→ **WHAT THE TASK ASKS**:
Return, unaltered, every line from the beginning of the material below up to and including the one with "foot_size = 31.0".

## START SOURCE DATA

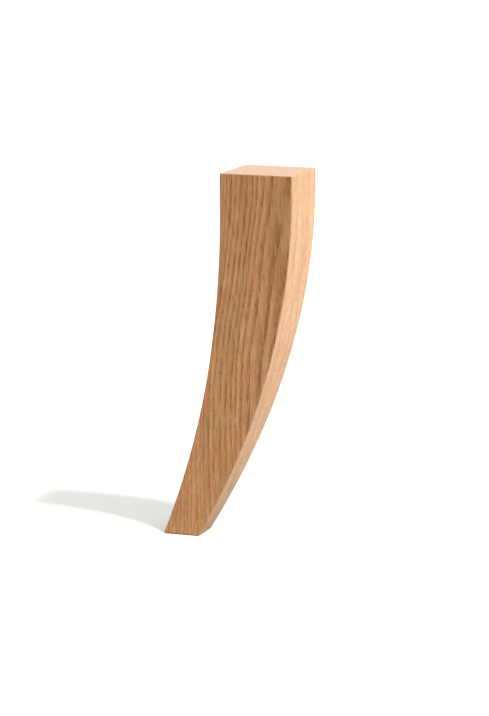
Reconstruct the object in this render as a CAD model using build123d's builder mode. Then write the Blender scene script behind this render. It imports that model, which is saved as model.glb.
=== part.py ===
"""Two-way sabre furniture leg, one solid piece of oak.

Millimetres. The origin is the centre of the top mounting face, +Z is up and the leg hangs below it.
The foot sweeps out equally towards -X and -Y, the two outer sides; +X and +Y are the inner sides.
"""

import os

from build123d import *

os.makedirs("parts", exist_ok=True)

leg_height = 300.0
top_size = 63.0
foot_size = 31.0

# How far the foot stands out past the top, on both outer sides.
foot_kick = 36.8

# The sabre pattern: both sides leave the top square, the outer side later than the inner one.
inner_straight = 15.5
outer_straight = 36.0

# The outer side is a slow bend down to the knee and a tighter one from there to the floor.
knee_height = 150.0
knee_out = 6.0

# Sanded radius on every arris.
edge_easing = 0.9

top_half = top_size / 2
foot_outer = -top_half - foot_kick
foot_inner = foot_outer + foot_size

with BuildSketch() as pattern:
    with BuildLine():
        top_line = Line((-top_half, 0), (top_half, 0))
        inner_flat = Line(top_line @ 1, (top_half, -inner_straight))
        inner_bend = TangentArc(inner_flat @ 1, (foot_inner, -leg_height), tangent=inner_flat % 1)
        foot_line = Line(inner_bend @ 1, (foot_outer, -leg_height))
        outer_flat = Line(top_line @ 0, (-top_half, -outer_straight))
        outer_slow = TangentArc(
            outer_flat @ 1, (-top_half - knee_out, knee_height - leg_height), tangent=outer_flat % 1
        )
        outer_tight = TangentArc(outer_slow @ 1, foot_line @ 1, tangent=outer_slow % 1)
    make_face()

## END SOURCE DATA

→ **SOLUTION TO THIS TASK**:
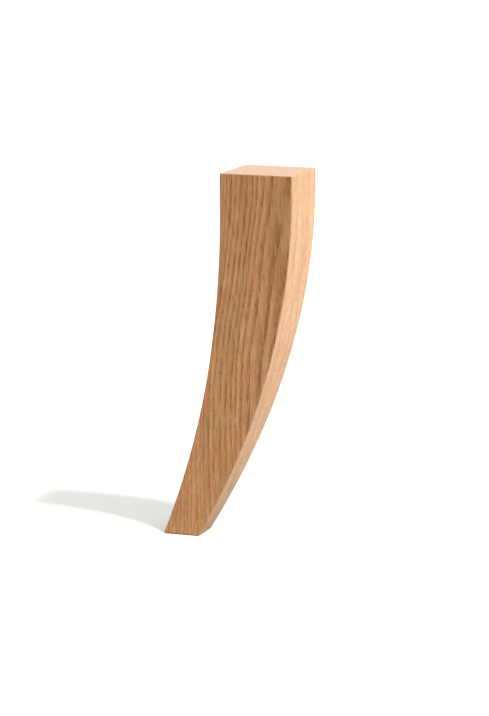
Reconstruct the object in this render as a CAD model using build123d's builder mode. Then write the Blender scene script behind this render. It imports that model, which is saved as model.glb.
=== part.py ===
"""Two-way sabre furniture leg, one solid piece of oak.

Millimetres. The origin is the centre of the top mounting face, +Z is up and the leg hangs below it.
The foot sweeps out equally towards -X and -Y, the two outer sides; +X and +Y are the inner sides.
"""

import os

from build123d import *

os.makedirs("parts", exist_ok=True)

leg_height = 300.0
top_size = 63.0
foot_size = 31.0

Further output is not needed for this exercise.